[Begin Records supplied]

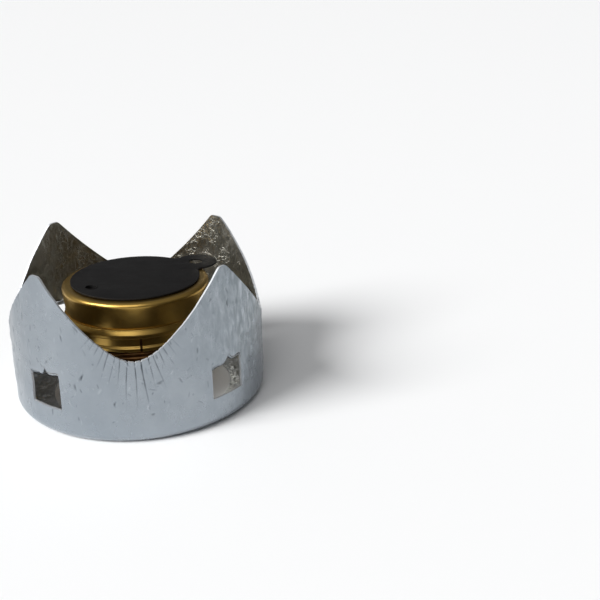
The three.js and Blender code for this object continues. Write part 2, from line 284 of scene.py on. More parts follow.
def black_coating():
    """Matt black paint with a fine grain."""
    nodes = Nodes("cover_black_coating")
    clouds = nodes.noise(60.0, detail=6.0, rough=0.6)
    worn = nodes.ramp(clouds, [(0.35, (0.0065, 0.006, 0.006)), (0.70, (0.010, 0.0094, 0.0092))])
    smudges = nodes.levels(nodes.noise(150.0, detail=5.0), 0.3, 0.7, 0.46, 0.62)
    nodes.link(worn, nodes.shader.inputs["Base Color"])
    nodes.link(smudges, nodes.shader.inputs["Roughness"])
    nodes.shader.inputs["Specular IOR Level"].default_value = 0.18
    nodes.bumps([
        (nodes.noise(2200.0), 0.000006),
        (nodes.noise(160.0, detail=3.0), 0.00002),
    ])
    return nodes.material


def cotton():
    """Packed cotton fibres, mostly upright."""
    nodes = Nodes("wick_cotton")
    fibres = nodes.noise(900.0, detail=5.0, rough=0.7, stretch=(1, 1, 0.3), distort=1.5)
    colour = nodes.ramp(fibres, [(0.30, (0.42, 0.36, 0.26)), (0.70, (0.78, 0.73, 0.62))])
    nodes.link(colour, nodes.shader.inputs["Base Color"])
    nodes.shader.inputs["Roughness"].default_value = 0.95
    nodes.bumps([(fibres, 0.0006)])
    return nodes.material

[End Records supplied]
[Begin Records supplied]

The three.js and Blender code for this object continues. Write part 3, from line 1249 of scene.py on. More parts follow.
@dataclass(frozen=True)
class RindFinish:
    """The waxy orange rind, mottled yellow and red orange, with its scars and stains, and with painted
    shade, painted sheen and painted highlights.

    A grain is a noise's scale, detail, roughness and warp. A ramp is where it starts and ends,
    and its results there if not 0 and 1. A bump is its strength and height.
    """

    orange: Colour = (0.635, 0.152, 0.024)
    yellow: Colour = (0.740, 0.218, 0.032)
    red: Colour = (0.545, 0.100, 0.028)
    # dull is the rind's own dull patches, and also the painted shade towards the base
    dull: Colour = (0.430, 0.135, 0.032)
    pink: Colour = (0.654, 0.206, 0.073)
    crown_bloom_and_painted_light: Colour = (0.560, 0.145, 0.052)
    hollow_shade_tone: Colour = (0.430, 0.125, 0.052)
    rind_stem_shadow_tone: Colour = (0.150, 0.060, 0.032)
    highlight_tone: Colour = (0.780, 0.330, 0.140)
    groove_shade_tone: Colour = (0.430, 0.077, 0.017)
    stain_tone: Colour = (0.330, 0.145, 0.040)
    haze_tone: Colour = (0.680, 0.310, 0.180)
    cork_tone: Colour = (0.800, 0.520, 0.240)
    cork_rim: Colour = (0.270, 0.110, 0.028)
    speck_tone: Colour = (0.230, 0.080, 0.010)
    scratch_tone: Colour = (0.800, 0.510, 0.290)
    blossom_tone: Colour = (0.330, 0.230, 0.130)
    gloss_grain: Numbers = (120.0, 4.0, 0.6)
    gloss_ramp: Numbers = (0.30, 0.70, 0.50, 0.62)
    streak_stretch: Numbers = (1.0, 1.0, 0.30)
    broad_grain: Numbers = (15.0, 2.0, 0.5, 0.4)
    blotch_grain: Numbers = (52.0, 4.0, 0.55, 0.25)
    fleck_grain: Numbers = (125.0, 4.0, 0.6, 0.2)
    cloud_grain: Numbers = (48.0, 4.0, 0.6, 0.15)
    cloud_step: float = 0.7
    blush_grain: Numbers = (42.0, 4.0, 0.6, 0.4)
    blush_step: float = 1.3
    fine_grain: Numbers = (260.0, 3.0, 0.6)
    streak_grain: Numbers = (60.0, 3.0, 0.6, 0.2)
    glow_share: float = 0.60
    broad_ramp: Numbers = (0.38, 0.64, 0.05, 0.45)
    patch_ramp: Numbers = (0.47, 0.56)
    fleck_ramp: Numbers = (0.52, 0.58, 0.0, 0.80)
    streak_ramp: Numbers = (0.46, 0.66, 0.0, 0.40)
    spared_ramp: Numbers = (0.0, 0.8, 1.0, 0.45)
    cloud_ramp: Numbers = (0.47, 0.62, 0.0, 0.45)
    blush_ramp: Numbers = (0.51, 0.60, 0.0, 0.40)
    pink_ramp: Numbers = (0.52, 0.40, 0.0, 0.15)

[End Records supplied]

Return only the count of lines in the records that hold the word "Write".

Output below
2